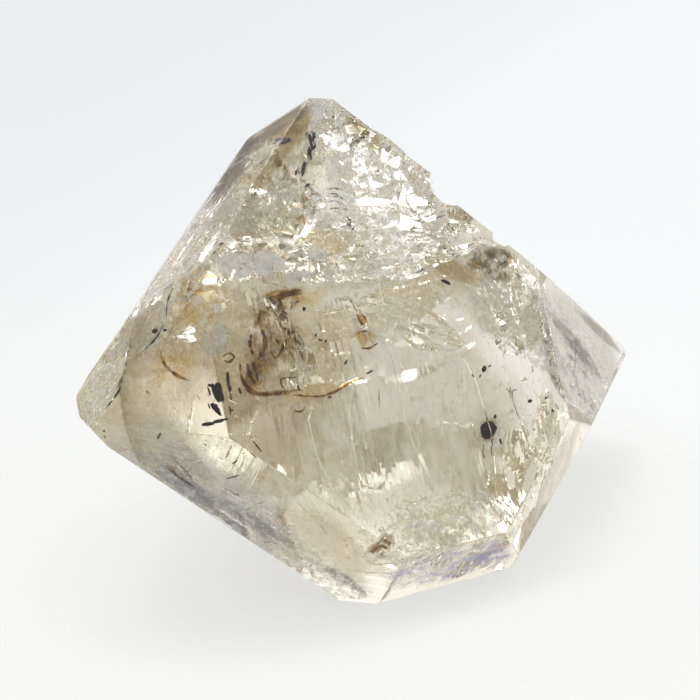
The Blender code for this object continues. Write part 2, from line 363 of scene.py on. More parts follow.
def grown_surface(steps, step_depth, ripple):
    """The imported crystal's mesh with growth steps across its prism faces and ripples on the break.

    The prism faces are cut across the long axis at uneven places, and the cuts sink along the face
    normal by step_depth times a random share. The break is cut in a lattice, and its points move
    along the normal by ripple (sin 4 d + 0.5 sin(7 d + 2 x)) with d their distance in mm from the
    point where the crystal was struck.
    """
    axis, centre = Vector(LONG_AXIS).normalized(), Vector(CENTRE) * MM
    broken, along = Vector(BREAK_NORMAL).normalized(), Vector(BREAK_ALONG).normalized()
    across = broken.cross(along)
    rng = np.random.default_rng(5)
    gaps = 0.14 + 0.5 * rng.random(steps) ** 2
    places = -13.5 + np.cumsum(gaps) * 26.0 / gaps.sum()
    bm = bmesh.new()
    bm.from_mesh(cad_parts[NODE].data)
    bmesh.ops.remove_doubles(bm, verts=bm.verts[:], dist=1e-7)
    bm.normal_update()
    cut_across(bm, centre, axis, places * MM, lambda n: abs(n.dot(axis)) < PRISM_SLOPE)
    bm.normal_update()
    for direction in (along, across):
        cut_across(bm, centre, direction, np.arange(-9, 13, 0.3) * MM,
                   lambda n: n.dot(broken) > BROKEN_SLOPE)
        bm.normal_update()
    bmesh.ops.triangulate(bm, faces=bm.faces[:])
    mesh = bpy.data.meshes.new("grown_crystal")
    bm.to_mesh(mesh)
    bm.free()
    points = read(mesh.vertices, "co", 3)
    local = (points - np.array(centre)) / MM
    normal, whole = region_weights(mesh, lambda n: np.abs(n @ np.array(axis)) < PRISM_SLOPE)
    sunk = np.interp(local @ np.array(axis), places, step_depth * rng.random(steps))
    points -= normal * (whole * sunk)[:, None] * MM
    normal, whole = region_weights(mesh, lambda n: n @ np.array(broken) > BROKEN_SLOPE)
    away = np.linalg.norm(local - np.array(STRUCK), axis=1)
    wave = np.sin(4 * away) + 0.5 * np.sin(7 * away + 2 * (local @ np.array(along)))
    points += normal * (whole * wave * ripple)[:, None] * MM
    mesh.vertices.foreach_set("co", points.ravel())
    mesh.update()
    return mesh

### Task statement
Everything from the first line above through the line that contains "on the break." should be duplicated exactly, please, and nothing beyond it.

### The reply
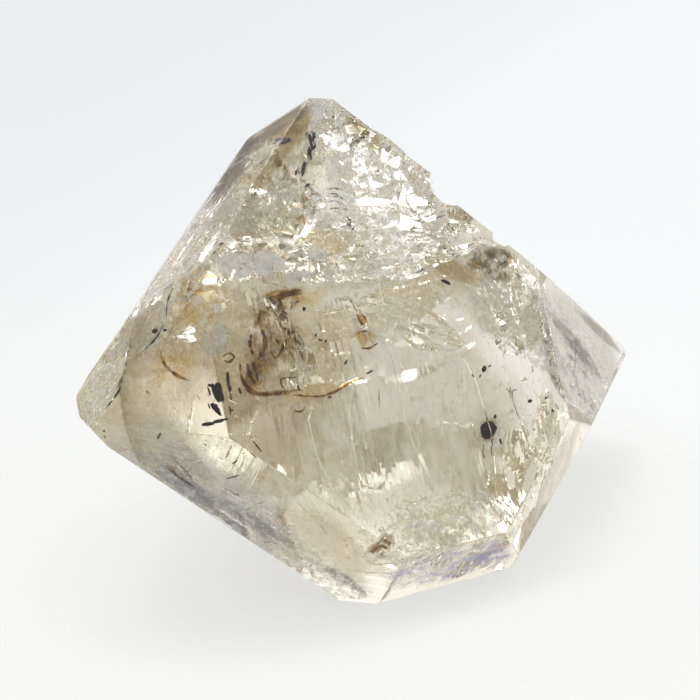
The Blender code for this object continues. Write part 2, from line 363 of scene.py on. More parts follow.
def grown_surface(steps, step_depth, ripple):
    """The imported crystal's mesh with growth steps across its prism faces and ripples on the break.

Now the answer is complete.